The Economics of the Commons Failure
The Grand Banks cod collapse of the late twentieth century is the most extensively analyzed example of the tragedy of the commons in economic history — and the analysis reveals something important about why the tragedy of the commons is so difficult to prevent in practice.
Garrett Hardin’s 1968 formulation of the commons problem identified the core dynamic clearly: when a resource is shared and unowned, each individual user has an incentive to exploit it maximally, because the full benefit of each unit of extraction accrues to the individual while the cost (depletion of the shared stock) is distributed across all users. The individually rational strategy — fish as much as you can — produces a collectively catastrophic outcome when enough actors pursue it simultaneously. The theory is impeccable. The political economy of preventing it is brutally difficult.
The Grand Banks fishery in the twentieth century followed the predicted tragedy with textbook precision. Post-World War II technological improvements — echo sounders, factory freezer ships, synthetic fiber nets, satellite navigation — dramatically increased fishing efficiency and drove down the cost of catch per unit while simultaneously increasing total fleet capacity. The Canadian government extended its territorial waters in 1977 specifically to exclude foreign factory fleets from the most productive grounds, but domestic fishing effort expanded to fill the gap. Scientific advice throughout the 1980s warned that cod stocks were being fished below sustainable levels, and that advice was consistently overridden by political pressure from fishing communities and their parliamentary representatives.
The Canadian government’s failure was not a failure of information — the stock assessments were reasonably accurate. It was a failure of political economy. The costs of restricting the fishery were immediate, concentrated, and politically mobilized: fishing communities, fish processing plant workers, and vessel owners all faced identifiable, near-term income losses from any restriction on catch.
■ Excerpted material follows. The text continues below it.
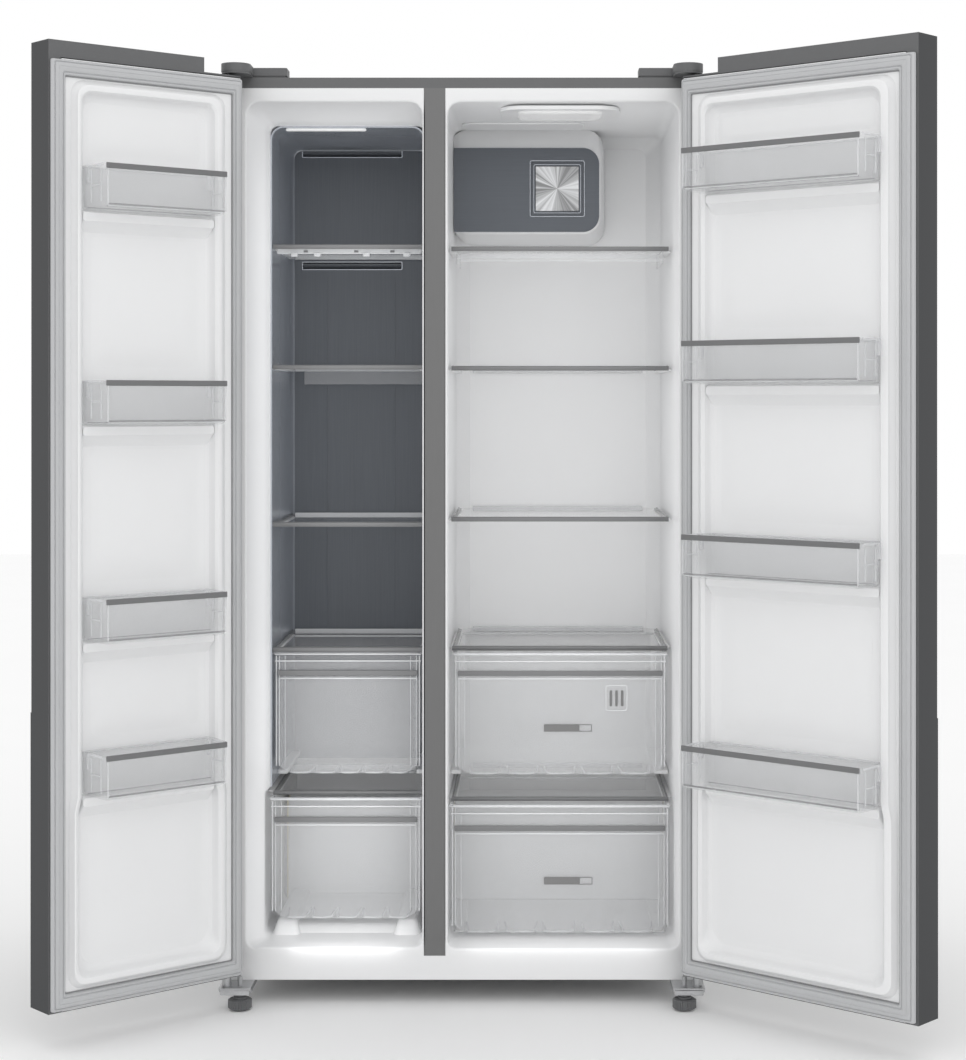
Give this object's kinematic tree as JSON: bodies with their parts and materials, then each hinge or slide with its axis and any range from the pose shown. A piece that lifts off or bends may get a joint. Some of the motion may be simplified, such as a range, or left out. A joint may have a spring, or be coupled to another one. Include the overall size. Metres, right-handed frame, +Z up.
{
  "type": "side by side refrigerator",
  "caption": "Side by side refrigerator with freezer and fridge compartments, hinged doors with lift-out bins, glass shelves and clear sliding drawers.",
  "frame": {"origin": "on the floor, under the middle of the box that holds the refrigerator with both doors at rest, which is 139 degrees open; the middle of the cabinet's front edge is at (-0.040, -0.079, 0)", "axes": "+Z up, +Y to the back, -Y the way the doors and drawers open, +X to the right as one faces the open refrigerator"},
  "size_m": [1.5966, 0.9662, 1.776],
  "materials": {
    "casing_grey": "satin paint",
    "door_dark": "satin dark inox lacquer",
    "liner_white": "moulded, light gloss",
    "galvanised": "zinc coated",
    "foam": "rigid foam",
    "dark_metal": "brushed, dark",
    "bright_plate": "spun, radial brush",
    "lamp": "diffusing",
    "zinc": "zinc plated",
    "cap_grey": "fine grain",
    "foot_grey": "moulded",
    "gasket_grey": "soft vinyl",
    "clear_plastic": "clear",
    "shelf_glass": "toughened, clear",
    "rail_grey": "brushed look",
    "compressor_black": "gloss enamel",
    "coil": "mill finish"
  },
  "bodies": {
    "cabinet": {"cabinet_wrap": "casing_grey", "back_panel": "galvanised", "base_tray": "galvanised", "front_skirt": "liner_white", "divider_cover": "rail_grey", "freezer_liner": "liner_white", "fridge_liner": "liner_white", "foam_insulation": "foam", "freezer_air_panel": "dark_metal", "evaporator": "coil", "evaporator_fan_motor": "foot_grey", "fridge_air_duct": "liner_white", "duct_fascia": "dark_metal", "fascia_plate": "bright_plate", "lamp_covers": "lamp", "fridge_shelf_glass": "shelf_glass", "freezer_shelf_glass": "shelf_glass", "fridge_shelf_trims": "rail_grey", "freezer_shelf_trims": "rail_grey", "shelf_supports": "liner_white", "upper_hinge_plates": "zinc", "hinge_covers": "cap_grey", "lower_hinge_brackets": "zinc", "hinge_pins": "zinc", "compressor": "compressor_black", "condenser": "coil", "drip_tray": "foot_grey", "rear_bay_cover": "galvanised"},
    "fridge_upper_drawer": {"fridge_upper_drawer": "clear_plastic", "fridge_upper_drawer_strip": "rail_grey"},
    "fridge_lower_drawer": {"fridge_lower_drawer": "clear_plastic", "fridge_lower_drawer_strip": "rail_grey"},
    "freezer_upper_drawer": {"freezer_upper_drawer": "clear_plastic", "freezer_upper_drawer_strip": "rail_grey"},
    "freezer_lower_drawer": {"freezer_lower_drawer": "clear_plastic", "freezer_lower_drawer_strip": "rail_grey"},
    "freezer_door": {"freezer_door_skin": "door_dark", "freezer_door_handle_trim": "door_dark", "freezer_door_end_caps": "cap_grey", "freezer_door_liner": "liner_white", "freezer_door_foam": "foam", "freezer_door_gasket": "gasket_grey"},
    "freezer_bin_1": {"freezer_door_bin_1": "clear_plastic"},
    "freezer_bin_2": {"freezer_door_bin_2": "clear_plastic"},
    "freezer_bin_3": {"freezer_door_bin_3": "clear_plastic"},
    "freezer_bin_4": {"freezer_door_bin_4": "clear_plastic"},
    "fridge_door": {"fridge_door_skin": "door_dark", "fridge_door_handle_trim": "door_dark", "fridge_door_end_caps": "cap_grey", "fridge_door_liner": "liner_white", "fridge_door_foam": "foam", "fridge_door_gasket": "gasket_grey"},
    "fridge_bin_1": {"fridge_door_bin_1": "clear_plastic"},
    "fridge_bin_2": {"fridge_door_bin_2": "clear_plastic"},
    "fridge_bin_3": {"fridge_door_bin_3": "clear_plastic"},
    "fridge_bin_4": {"fridge_door_bin_4": "clear_plastic"},
    "levelling_foot_right": {"levelling_foot_right": "foot_grey"},
    "levelling_foot_left": {"levelling_foot_left": "foot_grey"},
    "evaporator_fan": {"evaporator_fan": "foot_grey"},
    "rear_rollers": {"rear_rollers": "foot_grey"}
  },
  "joints": [
    {"name": "freezer_door_hinge", "type": "hinge", "parent": "cabinet", "child": "freezer_door", "pos_m": [-0.482, -0.119, 0.9], "axis": [0, 0, -1], "range_deg": [-139, 11]},
    {"name": "freezer_bin_1_lift", "type": "slide", "parent": "freezer_door", "child": "freezer_bin_1", "axis": [0, 0, 1], "range_m": [0, 0.048]},
    {"name": "freezer_bin_2_lift", "type": "slide", "parent": "freezer_door", "child": "freezer_bin_2", "axis": [0, 0, 1], "range_m": [0, 0.048]},
    {"name": "freezer_bin_3_lift", "type": "slide", "parent": "freezer_door", "child": "freezer_bin_3", "axis": [0, 0, 1], "range_m": [0, 0.048]},
    {"name": "freezer_bin_4_lift", "type": "slide", "parent": "freezer_door", "child": "freezer_bin_4", "axis": [0, 0, 1], "range_m": [0, 0.048]},
    {"name": "fridge_door_hinge", "type": "hinge", "parent": "cabinet", "child": "fridge_door", "pos_m": [0.402, -0.119, 0.9], "axis": [0, 0, 1], "range_deg": [-139, 11]},
    {"name": "fridge_bin_1_lift", "type": "slide", "parent": "fridge_door", "child": "fridge_bin_1", "axis": [0, 0, 1], "range_m": [0, 0.048]},
    {"name": "fridge_bin_2_lift", "type": "slide", "parent": "fridge_door", "child": "fridge_bin_2", "axis": [0, 0, 1], "range_m": [0, 0.048]},
    {"name": "fridge_bin_3_lift", "type": "slide", "parent": "fridge_door", "child": "fridge_bin_3", "axis": [0, 0, 1], "range_m": [0, 0.048]},
    {"name": "fridge_bin_4_lift", "type": "slide", "parent": "fridge_door", "child": "fridge_bin_4", "axis": [0, 0, 1], "range_m": [0, 0.048]},
    {"name": "fridge_upper_drawer_slide", "type": "slide", "parent": "cabinet", "child": "fridge_upper_drawer", "axis": [0, -1, 0], "range_m": [0, 0.3]},
    {"name": "fridge_lower_drawer_slide", "type": "slide", "parent": "cabinet", "child": "fridge_lower_drawer", "axis": [0, -1, 0], "range_m": [0, 0.28]},
    {"name": "freezer_upper_drawer_slide", "type": "slide", "parent": "cabinet", "child": "freezer_upper_drawer", "axis": [0, -1, 0], "range_m": [0, 0.3]},
    {"name": "freezer_lower_drawer_slide", "type": "slide", "parent": "cabinet", "child": "freezer_lower_drawer", "axis": [0, -1, 0], "range_m": [0, 0.28]},
    {"name": "evaporator_fan_spin", "type": "hinge", "parent": "cabinet", "child": "evaporator_fan", "pos_m": [-0.265, 0.369, 1.33], "axis": [0, 1, 0], "continuous": true},
    {"name": "levelling_foot_left_turn", "type": "hinge", "parent": "cabinet", "child": "levelling_foot_left", "pos_m": [-0.457, -0.119, 0.01], "axis": [0, 0, 1], "continuous": true},
    {"name": "levelling_foot_right_turn", "type": "hinge", "parent": "cabinet", "child": "levelling_foot_right", "pos_m": [0.377, -0.119, 0.01], "axis": [0, 0, 1], "continuous": true},
    {"name": "rear_rollers_spin", "type": "hinge", "parent": "cabinet", "child": "rear_rollers", "pos_m": [-0.04, 0.436, 0.02], "axis": [1, 0, 0], "continuous": true}
  ]
}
The benefits of restriction were diffuse, long-term, and politically inert: future generations of fish and future generations of fishermen would benefit, but they had no current votes. In a democratic political system with short electoral cycles, this calculus consistently produces inadequate conservation effort until the resource collapses entirely.
After the Collapse
The Canadian government closed the Grand Banks cod fishery in 1992 — the largest fisheries closure in history at that point. The closure was not precautionary. By 1992 the stock had already collapsed to a small fraction of its historical levels. The closure came too late to prevent the collapse and only barely in time to prevent extinction of the stock.
The economic consequences for Newfoundland were catastrophic. The fishing industry had been the foundation of Newfoundland’s economy since European settlement; the communities that had organized their economic and social life around cod fishing for four centuries had no alternative industries to absorb displaced workers. Unemployment in fishing communities in Newfoundland reached levels that are difficult to process as economic statistics — 50, 60, 70 percent of working-age adults displaced from their primary economic activity within a period of months. Federal compensation programs softened the immediate income shock but could not replace the economic structure that had disappeared.
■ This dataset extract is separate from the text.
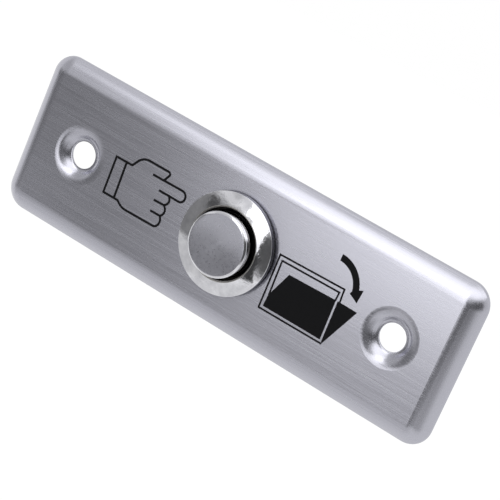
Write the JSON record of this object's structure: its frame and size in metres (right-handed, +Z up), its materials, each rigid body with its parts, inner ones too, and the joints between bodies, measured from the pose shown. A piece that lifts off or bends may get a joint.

Three decades after the closure, Grand Banks cod stocks have partially recovered but remain far below historical levels. The recovery has been slower than many scientists predicted, partly because the ecosystem itself changed during the period of stock collapse — species that competed with or preyed upon cod expanded into the gap left by the collapse and now impede recovery. The commons failure was not merely an economic event; it was an ecological transformation with multi-decade consequences.
What Cod Reveals About Common-Pool Resources
The Atlantic cod story is the best-documented case study in the economics of common-pool resources for a reason: it is large enough, long enough, and well enough recorded to reveal dynamics that shorter-lived or smaller-scale commons failures cannot. The fundamental lesson is that the tragedy of the commons is not inevitable — Elinor Ostrom’s Nobel Prize-winning research demonstrated that communities can and do develop institutions for managing common-pool resources sustainably without either privatization or state management. But Ostrom’s successful cases share features that the Grand Banks fishery conspicuously lacked: clearly defined community boundaries, effective monitoring, graduated sanctions, and political authority that is responsive to community rather than to national electoral pressures.
The Grand Banks fishery failed because it was too large geographically for any single community to manage, too economically valuable to attract only small-scale fishing effort, and subject to national political pressures that systematically subordinated long-term sustainability to short-term income maintenance. These are not unusual conditions. They are the standard conditions of large-scale commercially valuable fisheries, mineral deposits, groundwater systems, and atmospheric commons worldwide. Cod is not the exception — it is the rule. The question is whether the rule will be changed by institutional innovation before the next stock collapses, or after.